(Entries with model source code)
----

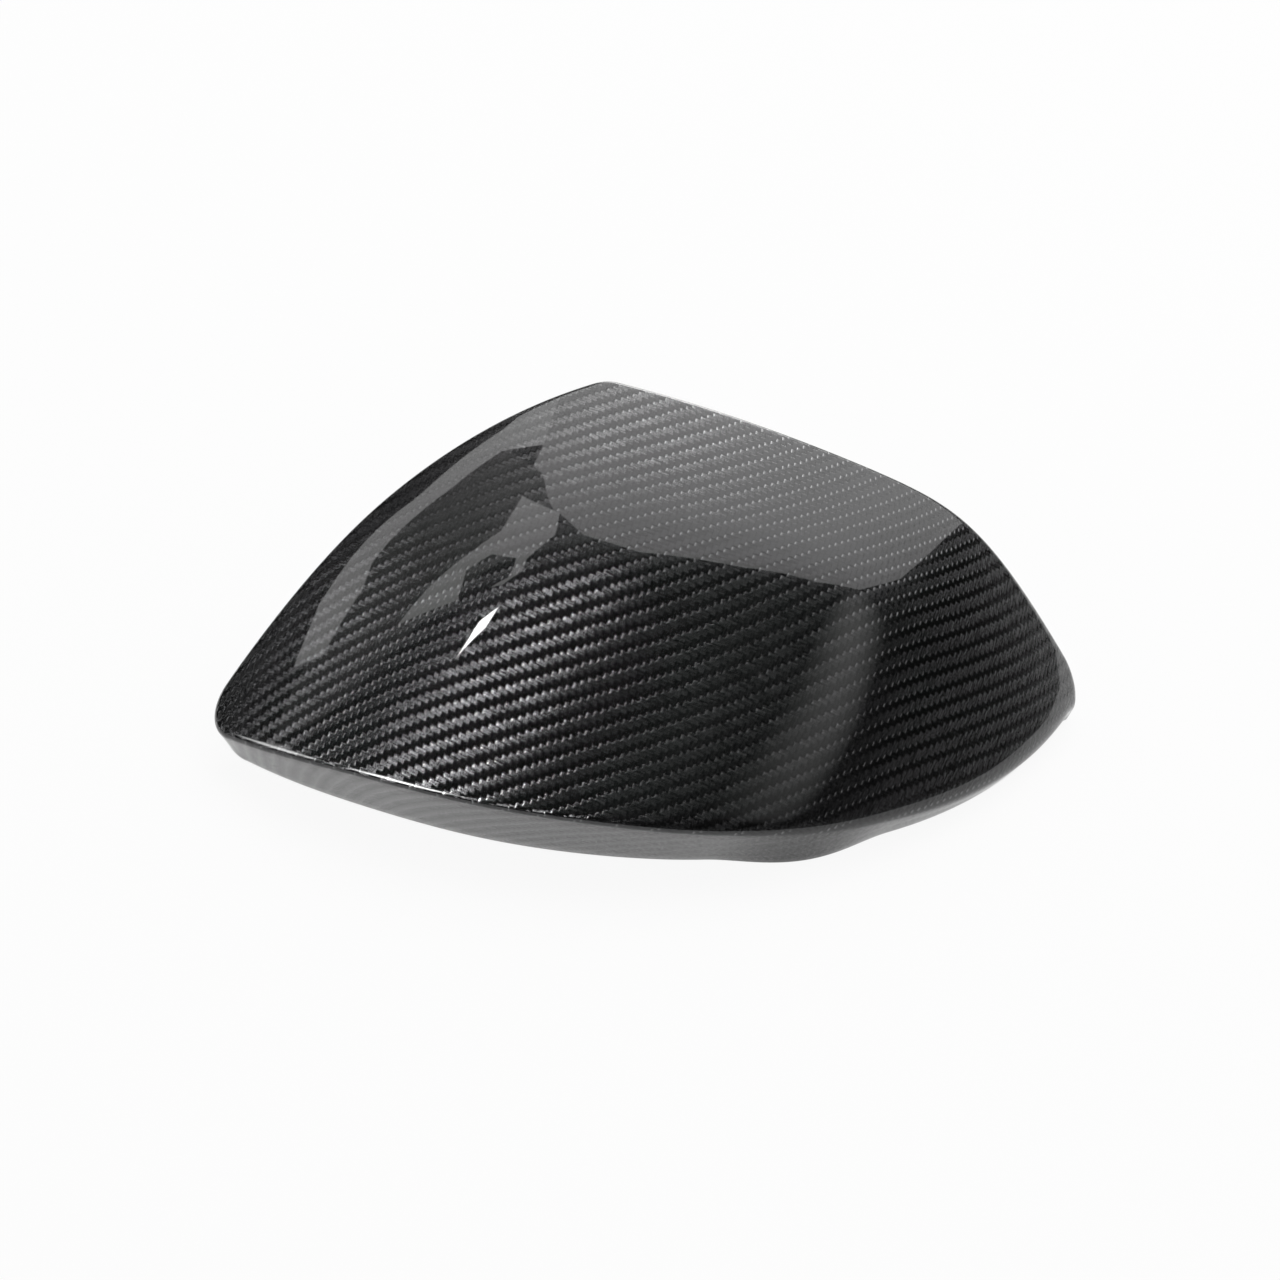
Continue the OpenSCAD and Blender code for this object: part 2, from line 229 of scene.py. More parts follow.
class CoverFinish(bpy.types.PropertyGroup):
    """Colours and finishes."""
    fibre: colour("Fibre", "Colour of the carbon threads", (0.038, 0.038, 0.039))
    # Painted highlight: colour painted into the weave where a weft thread dives under
    glint: colour("Glint", "Colour where a thread dives under", (0.3, 0.3, 0.305))
    resin: colour("Resin", "Colour in the gaps between threads", (0.004, 0.004, 0.0045))
    cut: colour("Cut edge", "Colour of the sealed rim", (0.012, 0.012, 0.013))
    plastic: colour("Plastic", "Colour of the clips", (0.02, 0.02, 0.02))
    flank: share("Fibre flank", "Steepest slope of a fibre's flanks", 0.37, 1.8)
    dip: share("Thread dip", "Slope where a thread goes under the next", 0.35, 1.5)


class CoverStage(bpy.types.PropertyGroup):
    """Floor, lamps and camera."""
    azimuth: angle("Azimuth", "Camera's turn from the front", -13.4)
    elevation: angle("Elevation", "Camera's height angle", 34.7)
    roll: angle("Roll", "Camera's roll", 4.6)
    distance: FloatProperty(name="Distance", description="Camera to object", default=1.5,
                            min=0.5, max=5, unit="LENGTH")
    sky: share("Room", "Brightness of the room for soft light", 0.5, 2)
    softbox: share("Softbox", "Brightness of the overhead softbox", 1.6, 10)
    window: share("Windows", "Brightness of the soft windows", 30, 60)


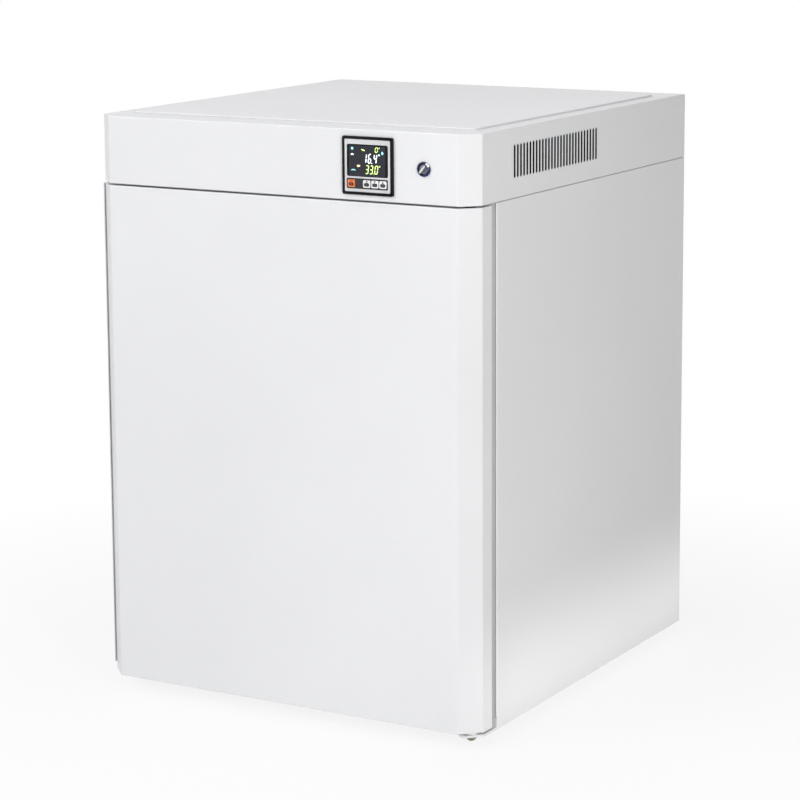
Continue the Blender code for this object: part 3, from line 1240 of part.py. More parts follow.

----

Short task
Return each line with "part".

Response to the task
Continue the OpenSCAD and Blender code for this object: part 2, from line 229 of scene.py. More parts follow.
Continue the Blender code for this object: part 3, from line 1240 of part.py. More parts follow.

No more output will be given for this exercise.